__Your goal__: Reproduce the section of the listing that begins at the line containing "Write part 2" and finishes at the line containing "# soft lamp". Include both end lines and nothing beyond them.

(Dataset records)
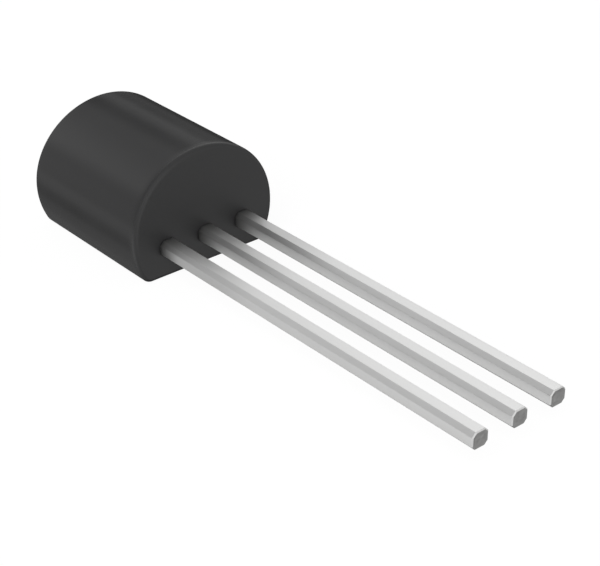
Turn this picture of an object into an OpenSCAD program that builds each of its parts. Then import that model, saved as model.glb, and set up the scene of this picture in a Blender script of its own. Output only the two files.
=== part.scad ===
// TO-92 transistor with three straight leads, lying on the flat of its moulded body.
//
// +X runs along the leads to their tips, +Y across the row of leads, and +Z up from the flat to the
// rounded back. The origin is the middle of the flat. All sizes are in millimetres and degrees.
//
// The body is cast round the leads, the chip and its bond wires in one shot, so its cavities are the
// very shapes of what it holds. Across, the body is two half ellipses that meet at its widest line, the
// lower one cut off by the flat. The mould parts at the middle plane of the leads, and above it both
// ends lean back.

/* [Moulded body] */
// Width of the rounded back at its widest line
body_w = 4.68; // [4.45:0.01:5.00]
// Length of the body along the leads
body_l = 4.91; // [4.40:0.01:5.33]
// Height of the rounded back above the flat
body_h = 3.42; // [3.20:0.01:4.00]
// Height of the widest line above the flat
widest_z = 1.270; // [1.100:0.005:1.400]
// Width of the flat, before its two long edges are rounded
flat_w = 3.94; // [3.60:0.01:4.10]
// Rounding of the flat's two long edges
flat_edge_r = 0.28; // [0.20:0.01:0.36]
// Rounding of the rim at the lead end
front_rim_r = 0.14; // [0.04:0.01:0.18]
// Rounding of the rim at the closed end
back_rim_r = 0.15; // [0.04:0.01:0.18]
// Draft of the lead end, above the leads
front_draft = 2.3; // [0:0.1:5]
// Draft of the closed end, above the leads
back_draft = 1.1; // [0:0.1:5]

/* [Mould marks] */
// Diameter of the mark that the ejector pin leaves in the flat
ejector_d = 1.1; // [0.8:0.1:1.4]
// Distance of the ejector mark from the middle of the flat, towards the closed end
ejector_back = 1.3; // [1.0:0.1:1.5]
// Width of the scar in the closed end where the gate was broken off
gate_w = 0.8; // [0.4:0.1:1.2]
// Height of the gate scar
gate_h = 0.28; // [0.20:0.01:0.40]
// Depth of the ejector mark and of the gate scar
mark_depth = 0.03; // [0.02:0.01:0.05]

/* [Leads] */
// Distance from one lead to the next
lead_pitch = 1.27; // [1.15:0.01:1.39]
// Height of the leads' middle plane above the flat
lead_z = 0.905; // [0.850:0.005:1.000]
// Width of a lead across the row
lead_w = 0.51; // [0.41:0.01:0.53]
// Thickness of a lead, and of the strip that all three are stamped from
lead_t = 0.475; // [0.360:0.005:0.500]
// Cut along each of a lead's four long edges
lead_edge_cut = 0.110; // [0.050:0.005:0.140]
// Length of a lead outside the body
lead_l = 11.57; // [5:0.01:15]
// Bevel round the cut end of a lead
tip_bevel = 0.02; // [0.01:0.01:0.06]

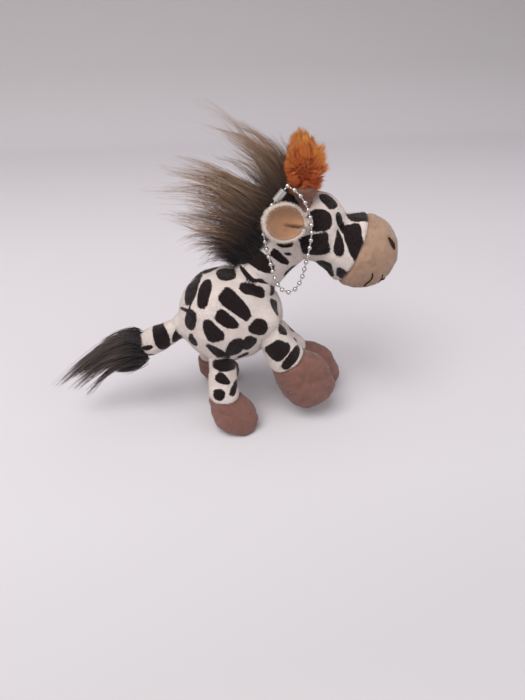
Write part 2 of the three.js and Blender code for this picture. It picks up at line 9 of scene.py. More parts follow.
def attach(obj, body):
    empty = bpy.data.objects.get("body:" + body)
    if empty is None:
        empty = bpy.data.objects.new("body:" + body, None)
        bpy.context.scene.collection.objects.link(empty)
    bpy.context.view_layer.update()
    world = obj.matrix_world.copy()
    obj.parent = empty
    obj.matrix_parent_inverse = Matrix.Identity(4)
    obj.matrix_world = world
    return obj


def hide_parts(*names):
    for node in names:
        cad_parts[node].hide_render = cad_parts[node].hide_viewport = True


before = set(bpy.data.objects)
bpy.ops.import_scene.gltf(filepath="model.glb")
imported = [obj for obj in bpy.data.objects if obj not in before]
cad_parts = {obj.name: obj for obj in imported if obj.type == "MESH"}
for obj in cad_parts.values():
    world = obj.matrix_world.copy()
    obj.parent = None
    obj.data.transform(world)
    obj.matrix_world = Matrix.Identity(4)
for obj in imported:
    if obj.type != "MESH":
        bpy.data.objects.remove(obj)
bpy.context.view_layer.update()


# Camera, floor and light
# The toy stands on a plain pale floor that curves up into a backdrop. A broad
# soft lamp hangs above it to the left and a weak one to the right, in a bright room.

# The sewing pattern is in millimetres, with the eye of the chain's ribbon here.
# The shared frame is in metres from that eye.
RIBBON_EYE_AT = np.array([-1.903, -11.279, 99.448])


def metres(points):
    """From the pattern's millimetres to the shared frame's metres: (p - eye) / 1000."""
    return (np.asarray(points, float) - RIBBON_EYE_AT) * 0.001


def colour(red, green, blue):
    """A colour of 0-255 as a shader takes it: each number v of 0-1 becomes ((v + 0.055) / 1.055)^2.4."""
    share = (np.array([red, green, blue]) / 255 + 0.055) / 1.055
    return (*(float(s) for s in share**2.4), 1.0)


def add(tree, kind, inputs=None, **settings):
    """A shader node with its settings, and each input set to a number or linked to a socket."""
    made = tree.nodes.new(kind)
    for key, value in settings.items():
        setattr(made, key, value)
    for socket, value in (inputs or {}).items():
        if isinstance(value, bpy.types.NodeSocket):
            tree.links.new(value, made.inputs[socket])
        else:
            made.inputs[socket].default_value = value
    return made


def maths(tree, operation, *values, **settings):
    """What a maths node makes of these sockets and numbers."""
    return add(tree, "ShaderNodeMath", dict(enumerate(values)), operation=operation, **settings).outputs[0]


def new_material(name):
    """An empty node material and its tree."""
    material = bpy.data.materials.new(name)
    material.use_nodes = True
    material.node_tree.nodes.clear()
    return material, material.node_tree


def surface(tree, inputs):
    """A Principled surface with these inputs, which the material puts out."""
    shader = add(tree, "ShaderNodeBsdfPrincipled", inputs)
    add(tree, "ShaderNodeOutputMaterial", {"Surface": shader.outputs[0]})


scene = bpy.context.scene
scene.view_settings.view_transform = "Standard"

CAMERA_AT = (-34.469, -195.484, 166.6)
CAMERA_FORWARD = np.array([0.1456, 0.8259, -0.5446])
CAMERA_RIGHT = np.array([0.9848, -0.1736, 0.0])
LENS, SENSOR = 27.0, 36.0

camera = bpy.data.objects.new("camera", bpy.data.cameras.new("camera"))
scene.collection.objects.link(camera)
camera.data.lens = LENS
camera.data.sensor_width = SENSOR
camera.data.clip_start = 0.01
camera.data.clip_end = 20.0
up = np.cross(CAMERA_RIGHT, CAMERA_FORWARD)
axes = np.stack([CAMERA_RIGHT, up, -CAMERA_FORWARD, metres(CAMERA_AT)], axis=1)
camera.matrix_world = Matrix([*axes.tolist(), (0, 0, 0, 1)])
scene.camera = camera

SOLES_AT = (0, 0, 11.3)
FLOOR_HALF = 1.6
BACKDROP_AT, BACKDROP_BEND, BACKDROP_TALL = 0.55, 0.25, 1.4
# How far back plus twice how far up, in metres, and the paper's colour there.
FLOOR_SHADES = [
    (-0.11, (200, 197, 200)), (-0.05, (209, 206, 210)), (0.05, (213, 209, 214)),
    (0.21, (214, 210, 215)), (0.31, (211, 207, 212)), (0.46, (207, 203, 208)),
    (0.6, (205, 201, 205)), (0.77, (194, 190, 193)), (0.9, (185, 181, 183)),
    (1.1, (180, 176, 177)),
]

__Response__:
Write part 2 of the three.js and Blender code for this picture. It picks up at line 9 of scene.py. More parts follow.
def attach(obj, body):
    empty = bpy.data.objects.get("body:" + body)
    if empty is None:
        empty = bpy.data.objects.new("body:" + body, None)
        bpy.context.scene.collection.objects.link(empty)
    bpy.context.view_layer.update()
    world = obj.matrix_world.copy()
    obj.parent = empty
    obj.matrix_parent_inverse = Matrix.Identity(4)
    obj.matrix_world = world
    return obj


def hide_parts(*names):
    for node in names:
        cad_parts[node].hide_render = cad_parts[node].hide_viewport = True


before = set(bpy.data.objects)
bpy.ops.import_scene.gltf(filepath="model.glb")
imported = [obj for obj in bpy.data.objects if obj not in before]
cad_parts = {obj.name: obj for obj in imported if obj.type == "MESH"}
for obj in cad_parts.values():
    world = obj.matrix_world.copy()
    obj.parent = None
    obj.data.transform(world)
    obj.matrix_world = Matrix.Identity(4)
for obj in imported:
    if obj.type != "MESH":
        bpy.data.objects.remove(obj)
bpy.context.view_layer.update()


# Camera, floor and light
# The toy stands on a plain pale floor that curves up into a backdrop. A broad
# soft lamp hangs above it to the left and a weak one to the right, in a bright room.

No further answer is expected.